Тот факт, что в языке многое конструируемо, а кое-что, напротив, не поддается конструированию, относится к числу тривиальнейших. В грамматиках подчеркивается и выдвигается на передний план то, что легко конструируется. А в дополнение сообщается то, что менее просто сконструировать и что выступает как обременительный балласт в виде «исключений». При рассмотрении явлений в историческом аспекте часто удается распознать в изолированных образованиях остатки прежних, поддававшихся конструированию систем. Некоторые из них сохранились и производят впечатление островков, оставшихся от исчезнувшего богатства форм. Или наоборот, бывает так, что прежде существовало большее единообразие, которое местами оказалось нарушенным.

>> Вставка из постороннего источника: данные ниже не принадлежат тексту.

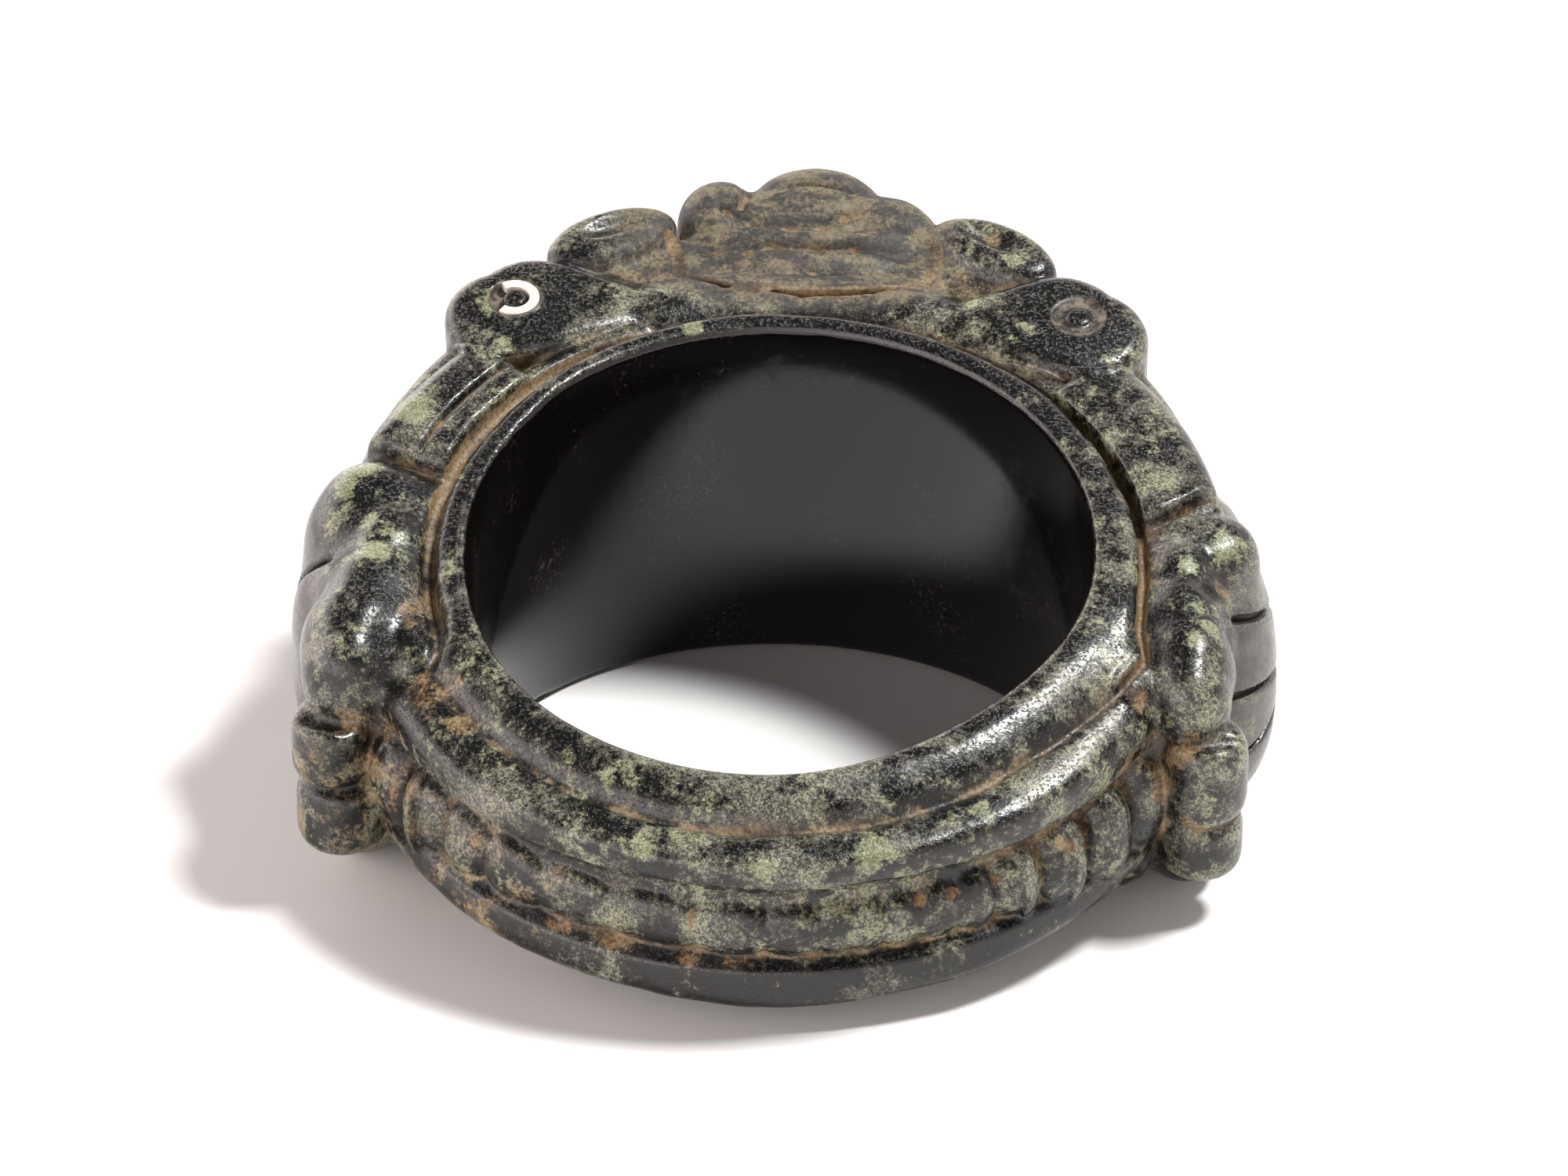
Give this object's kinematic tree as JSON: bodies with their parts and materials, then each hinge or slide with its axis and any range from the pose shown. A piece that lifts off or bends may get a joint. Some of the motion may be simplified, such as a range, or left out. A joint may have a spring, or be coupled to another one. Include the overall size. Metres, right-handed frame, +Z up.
{
  "type": "amulet ring",
  "caption": "Carved dark stone finger ring lying on its side, with a beaded shank, bird heads, necks and wings on its shoulders and a tiered boss at the top.",
  "frame": {"origin": "centre of the finger hole, at half its depth", "axes": "+Z up as the ring lies on one face, +Y towards the boss at the top of the ring, +X to its right shoulder; the finger hole leans 7 degrees from +Z towards -Y"},
  "size_m": [0.032, 0.0327, 0.0148],
  "materials": {
    "stone": "polished, worn, with earth in its hollows",
    "inlay": "matt"
  },
  "bodies": {
    "root": {"ring_body": "stone", "eye_inlay": "inlay"}
  },
  "joints": []
}
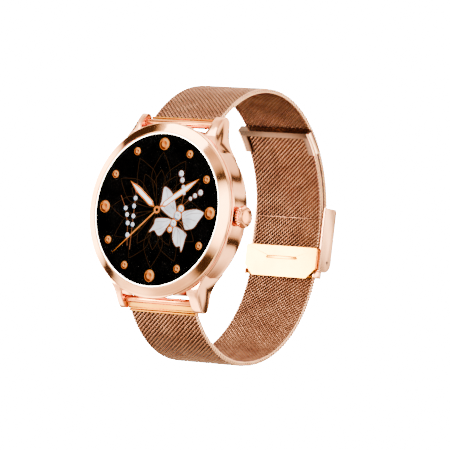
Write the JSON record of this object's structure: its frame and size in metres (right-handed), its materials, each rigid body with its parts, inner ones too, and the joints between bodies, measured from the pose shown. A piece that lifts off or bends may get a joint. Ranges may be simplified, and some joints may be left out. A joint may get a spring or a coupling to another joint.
{
  "type": "smartwatch",
  "caption": "Round smartwatch with a polished case, a fluted push crown and a closed wire-mesh strap with a folding slide clasp.",
  "frame": {"origin": "centre of the flat window on the case back, on the dial axis, where a charger or the wrist sits", "axes": "+X to 3 o'clock (the crown), +Y out of the case back towards the clasp, +Z to 12 o'clock; the dial faces -Y"},
  "size_m": [0.0402, 0.0509, 0.0603],
  "materials": {
    "polished_rose_gold": "mirror-polished rose-gold plating",
    "pale_rose_gold": "polished pale rose-gold plating",
    "orange_rose_gold": "polished warm rose-gold plating",
    "pale_gold": "satin pale-gold plating",
    "rose_mesh": "woven wire mesh, rose-gold plated",
    "steel": "turned stainless steel",
    "screen_glass": "black display glass, flush",
    "silver_rim": "thin polished silver ring",
    "dark_glass": "dark optical window",
    "black_rubber": "moulded seal",
    "black_plastic": "moulded nylon",
    "white_plastic": "moulded acetal",
    "circuit_board": "green solder mask",
    "foil_cell": "aluminium laminate pouch",
    "gold_contact": "gold-plated contact"
  },
  "bodies": {
    "case": {"bezel": "polished_rose_gold", "screen_rim": "silver_rim", "cover_glass": "screen_glass", "display_panel": "black_plastic", "display_seal": "black_rubber", "mid_case": "polished_rose_gold", "case_back": "pale_rose_gold", "back_seal": "black_rubber", "back_screws": "steel", "sensor_window": "dark_glass", "sensor_board": "circuit_board", "charge_contacts": "gold_contact", "inner_frame": "black_plastic", "battery": "foil_cell", "vibration_motor": "steel", "main_board": "circuit_board", "board_chips": "black_plastic", "crown_tube": "steel", "crown_seal": "black_rubber", "crown_switch": "black_plastic"},
    "crown_slider": {"crown_clip": "steel", "switch_plunger": "white_plastic"},
    "crown_knob": {"crown": "polished_rose_gold", "crown_stem": "steel"},
    "upper_band": {"upper_sleeve": "orange_rose_gold", "upper_clamp": "pale_gold", "upper_bar_spring": "steel", "upper_strap": "rose_mesh", "strap_end_bar": "pale_rose_gold"},
    "lower_band": {"lower_sleeve": "orange_rose_gold", "lower_clamp": "pale_gold", "lower_bar_spring": "steel", "lower_strap": "rose_mesh", "tail_keeper": "pale_rose_gold", "clasp_base": "polished_rose_gold", "cover_pin": "steel", "lock_plate_pin": "steel"},
    "cover": {"clasp_cover": "pale_rose_gold"},
    "plate": {"lock_plate": "pale_gold"},
    "tip_upper_left": {"upper_bar_tip_left": "steel"},
    "tip_upper_right": {"upper_bar_tip_right": "steel"},
    "tip_lower_left": {"lower_bar_tip_left": "steel"},
    "tip_lower_right": {"lower_bar_tip_right": "steel"}
  },
  "joints": [
    {"name": "crown_press", "type": "slide", "parent": "case", "child": "crown_slider", "axis": [-1, 0, 0], "range_m": [0, 0.00035], "stiffness_N_per_m": 3000, "springref_m": -0.0003},
    {"name": "crown_turn", "type": "hinge", "parent": "crown_slider", "child": "crown_knob", "pos_m": [0.019, -0.0056, 0], "axis": [1, 0, 0], "continuous": true},
    {"name": "upper_band_swing", "type": "hinge", "parent": "case", "child": "upper_band", "pos_m": [0, -0.0048, 0.019], "axis": [1, 0, 0], "range_deg": [0, 20]},
    {"name": "lower_band_swing", "type": "hinge", "parent": "case", "child": "lower_band", "pos_m": [0, -0.0048, -0.019], "axis": [-1, 0, 0], "range_deg": [0, 12]},
    {"name": "clasp_open", "type": "hinge", "parent": "lower_band", "child": "cover", "pos_m": [0, 0.0392, -0.0052], "axis": [-1, 0, 0], "range_deg": [0, 100]},
    {"name": "lock_plate_open", "type": "hinge", "parent": "lower_band", "child": "plate", "pos_m": [0, 0.0361, -0.00888], "axis": [1, 0, 0], "range_deg": [0, 50]},
    {"name": "tip_upper_left_press", "type": "slide", "parent": "upper_band", "child": "tip_upper_left", "axis": [1, 0, 0], "range_m": [0, 0.0015], "stiffness_N_per_m": 1200, "springref_m": -0.0008},
    {"name": "tip_upper_right_press", "type": "slide", "parent": "upper_band", "child": "tip_upper_right", "axis": [-1, 0, 0], "range_m": [0, 0.0015], "stiffness_N_per_m": 1200, "springref_m": -0.0008},
    {"name": "tip_lower_left_press", "type": "slide", "parent": "lower_band", "child": "tip_lower_left", "axis": [1, 0, 0], "range_m": [0, 0.0015], "stiffness_N_per_m": 1200, "springref_m": -0.0008},
    {"name": "tip_lower_right_press", "type": "slide", "parent": "lower_band", "child": "tip_lower_right", "axis": [-1, 0, 0], "range_m": [0, 0.0015], "stiffness_N_per_m": 1200, "springref_m": -0.0008}
  ],
  "couplings": [
    {"joint": "upper_band_swing", "follows": "clasp_open", "ratio": 0.2},
    {"joint": "lower_band_swing", "follows": "clasp_open", "ratio": 0.12}
  ]
}
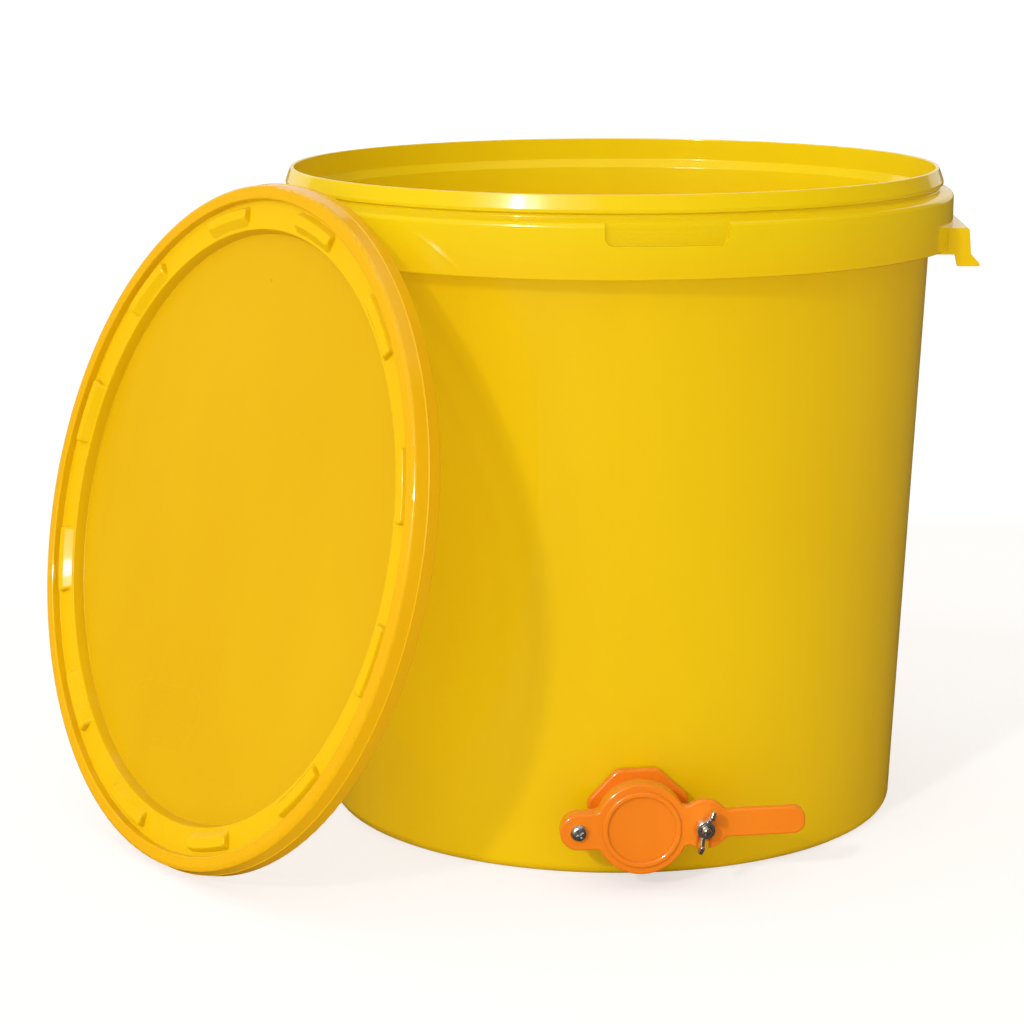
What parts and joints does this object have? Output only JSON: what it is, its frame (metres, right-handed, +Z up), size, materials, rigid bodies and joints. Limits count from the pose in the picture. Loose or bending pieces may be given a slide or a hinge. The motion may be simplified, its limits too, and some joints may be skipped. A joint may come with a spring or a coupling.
{
  "type": "bottling bucket",
  "caption": "Tapered plastic bottling bucket with a collar, side grips and a swinging gate valve low on its wall, its snap lid leaning against the collar.",
  "frame": {"origin": "centre of the foot ring, on the surface that the bucket stands on", "axes": "+Z up along the bucket's axis, -Y out through the gate, +X to the right of someone who faces the gate"},
  "size_m": [0.5484, 0.4715, 0.376],
  "materials": {
    "bucket_plastic": "smooth, slightly translucent yellow polypropylene",
    "lid_plastic": "smooth, slightly translucent yellow polypropylene",
    "gate_plastic": "smooth opaque orange nylon",
    "gasket_rubber": "soft pale food-grade rubber",
    "fastener_steel": "bright stainless steel"
  },
  "bodies": {
    "bucket_body": {"bucket": "bucket_plastic", "lid": "lid_plastic", "gate_body": "gate_plastic", "outer_gasket": "gasket_rubber", "inner_gasket": "gasket_rubber", "lock_nut": "gate_plastic", "pivot_screw": "fastener_steel", "pivot_washer": "fastener_steel", "pivot_nut": "fastener_steel", "clamp_bolt": "fastener_steel"},
    "gate": {"gate_plate": "gate_plastic"},
    "washer": {"clamp_washer": "fastener_steel"},
    "wing": {"wing_nut": "fastener_steel"}
  },
  "joints": [
    {"name": "gate_swing", "type": "hinge", "parent": "bucket_body", "child": "gate", "pos_m": [-0.03398, -0.19038, 0.03441], "axis": [0, -1, 0], "range_deg": [0, 100]},
    {"name": "clamp_washer_travel", "type": "slide", "parent": "bucket_body", "child": "washer", "axis": [0, -1, 0], "range_m": [0, 0.00241]},
    {"name": "wing_nut_turn", "type": "hinge", "parent": "washer", "child": "wing", "pos_m": [0.03398, -0.196, 0.03679], "axis": [0, -1, 0], "range_deg": [0, 1080]}
  ],
  "couplings": [
    {"joint": "clamp_washer_travel", "follows": "wing_nut_turn", "m_per_rad": 0.00012732}
  ]
}
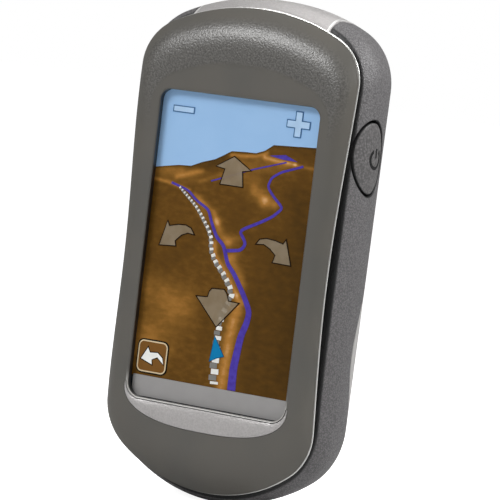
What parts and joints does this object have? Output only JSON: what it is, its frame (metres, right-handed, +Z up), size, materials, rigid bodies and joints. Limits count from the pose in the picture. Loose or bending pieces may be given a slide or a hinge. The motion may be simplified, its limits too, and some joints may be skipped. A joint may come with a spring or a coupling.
{
  "type": "handheld gps unit",
  "caption": "Handheld satellite navigation unit with a touch screen, a rubber side band with a power button, and a hinged battery door with a clip rail on its back.",
  "frame": {"origin": "below the middle of the case, at half its depth and half its width, on the level of its lowest point", "axes": "+X to the viewer's right when facing the screen, -Y the way the screen faces, +Z up along the case's height"},
  "size_m": [0.058, 0.035, 0.114],
  "materials": {
    "bezel_plastic": "smooth satin, fine texture on the top shoulder",
    "silver_plastic": "silver paint with a fine texture",
    "silver_door_plastic": "silver paint with a fine texture",
    "trim_chrome": "bright plated line",
    "band_rubber": "pebbled soft-touch overmould",
    "seal_rubber": "soft black",
    "black_plastic": "fine matt",
    "touch_glass": "clear, low gloss",
    "lcd_glass": "dark when off",
    "white_plastic": "translucent light guide",
    "tray_steel": "pressed sheet",
    "cable_film": "amber film",
    "contact_steel": "nickel plated",
    "pin_steel": "ground",
    "cell_label": "plain wrapped steel can",
    "board_laminate": "green solder mask",
    "antenna_ceramic": "fired ceramic with a silvered top",
    "chip_plastic": "moulded black",
    "plunger_plastic": "plain"
  },
  "bodies": {
    "case": {"front_bezel": "bezel_plastic", "crescent_insert": "silver_plastic", "trim_ring": "trim_chrome", "display_gasket": "seal_rubber", "display_lower_strip": "silver_plastic", "touch_panel": "touch_glass", "lcd_panel": "lcd_glass", "backlight": "white_plastic", "lcd_tray": "tray_steel", "display_cable": "cable_film", "front_frame": "black_plastic", "rubber_band": "band_rubber", "top_cap": "silver_plastic", "case_seal": "seal_rubber", "rear_housing": "black_plastic", "door_seal": "seal_rubber", "battery_left": "cell_label", "battery_right": "cell_label", "battery_spring_contact": "contact_steel", "battery_flat_contact": "contact_steel", "battery_bridge_contact": "contact_steel", "main_board": "board_laminate", "gps_antenna": "antenna_ceramic", "rf_shield": "tray_steel", "gps_receiver_chip": "chip_plastic", "processor": "chip_plastic", "memory_chip": "chip_plastic", "beeper": "chip_plastic", "card_socket": "tray_steel", "usb_connector": "tray_steel", "power_switch": "chip_plastic", "case_screw_1": "pin_steel", "case_screw_2": "pin_steel", "case_screw_3": "pin_steel", "case_screw_4": "pin_steel", "board_screw_1": "pin_steel", "board_screw_2": "pin_steel"},
    "power_button": {"power_button": "band_rubber", "switch_plunger": "plunger_plastic"},
    "battery_door": {"battery_door": "silver_door_plastic", "latch_pin": "pin_steel"},
    "latch_lever": {"latch_lever": "black_plastic"},
    "usb_cap": {"usb_cap": "band_rubber"}
  },
  "joints": [
    {"name": "power_button_press", "type": "slide", "parent": "case", "child": "power_button", "axis": [-1, 0, 0], "range_m": [0, 0.0004], "stiffness_N_per_m": 40, "springref_m": -0.002},
    {"name": "battery_door_hinge", "type": "hinge", "parent": "case", "child": "battery_door", "pos_m": [0, 0.0134, 0.0972], "axis": [1, 0, 0], "range_deg": [0, 65], "stiffness_Nm_per_rad": 0.01, "springref_deg": -17.19},
    {"name": "latch_lever_hinge", "type": "hinge", "parent": "battery_door", "child": "latch_lever", "pos_m": [0, 0.0099, 0.011], "axis": [-1, 0, 0], "range_deg": [0, 75], "stiffness_Nm_per_rad": 0.0005, "springref_deg": -17.19},
    {"name": "usb_cap_hinge", "type": "hinge", "parent": "case", "child": "usb_cap", "pos_m": [0, -0.0023, -0.0001], "axis": [1, 0, 0], "range_deg": [0, 95], "stiffness_Nm_per_rad": 0.0002, "springref_deg": -17.19}
  ]
}
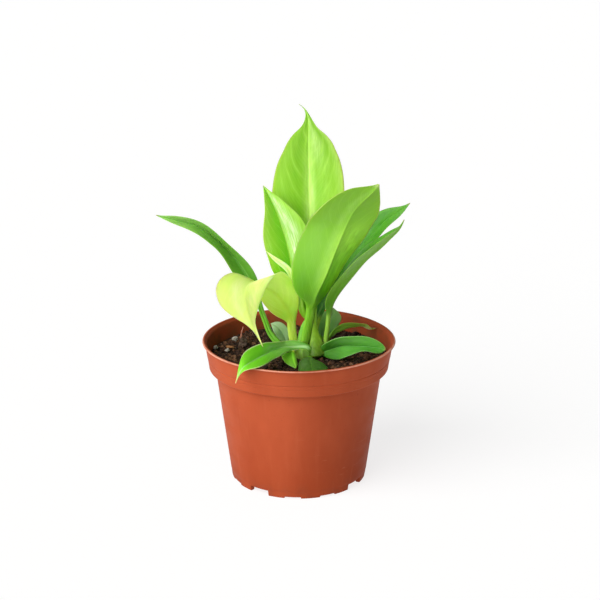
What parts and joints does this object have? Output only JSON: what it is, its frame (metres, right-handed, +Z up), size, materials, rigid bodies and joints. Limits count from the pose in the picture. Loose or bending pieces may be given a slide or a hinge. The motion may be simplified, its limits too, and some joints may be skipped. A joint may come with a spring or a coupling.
{
  "type": "potted plant",
  "caption": "Small lime-leaved moonlight philodendron growing in dark potting mix in a round terracotta-coloured plastic nursery pot.",
  "frame": {"origin": "centre of the pot's underside, on the ground and on the pot's axis", "axes": "+Z up along the pot's axis, +X to the viewer's right and +Y away from the viewer in the pictured view"},
  "size_m": [0.137, 0.1058, 0.204],
  "materials": {
    "pot_plastic": "satin injection-moulded terracotta-coloured plastic",
    "potting_mix": "damp dark peat and bark crumbs",
    "crown_stem": "smooth waxy stem tissue",
    "leaf_lime": "waxy lime-green leaf, lightly translucent",
    "leaf_new": "soft pale yellow new leaf, translucent",
    "leaf_green": "glossy mature green leaf",
    "perlite": "porous dusty grain",
    "bark": "rough composted bark"
  },
  "bodies": {
    "root": {"nursery_pot": "pot_plastic", "potting_mix": "potting_mix", "crown": "crown_stem", "leaf_tall_back": "leaf_lime", "leaf_folded_left": "leaf_lime", "bract_pointed": "leaf_new", "leaf_new_drooping": "leaf_new", "leaf_large_front": "leaf_lime", "leaf_dark_right": "leaf_green", "leaf_narrow_right": "leaf_green", "leaf_long_left": "leaf_green", "leaf_low_front_left": "leaf_green", "leaf_low_right": "leaf_green", "leaf_curled_back_right": "leaf_green", "leaf_small_back_right": "leaf_green", "leaf_small_back_left": "leaf_green", "leaf_small_front": "leaf_green", "sheath_front": "leaf_lime", "leaf_small_front_left": "leaf_green", "perlite_large": "perlite", "perlite_left": "perlite", "perlite_front": "perlite", "bark_chip": "bark", "bark_lump": "bark", "twig_pale": "bark"}
  },
  "joints": []
}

Над этим грубыми мазками очерченным и в деталях хорошо известным общим состоянием как бы парит потребность языкового репрезентативного механизма в координаторах, будь то «произвольные» посредники типа алфавитной цепочки или прозрачно построенные посредники, какими являются сложные наименования чисел или формы спряжения «регулярного» глагола в греческом или в немецком языках. Посреднический характер этих координирующих механизмов мы детально опишем на одном, но хорошо изученном примере — на системе падежей индоевропейских языков. Встроенный (dazwischengeschoben) полевой механизм падежной системы 1 становится пригодным координатором лишь благодаря тому, что репрезентируемое, положения вещей, которые воспроизводятся в индоевропейских предложениях, мыслятся и видятся по схеме действий человека или животного. Это доминирующая схема положения вещей в индоевропейских языках. Где она используется, там полевой механизм так называемых падежей внутренней детерминации отображает положение вещей сообразно с полем; этот механизм служит для подражания положению вещей.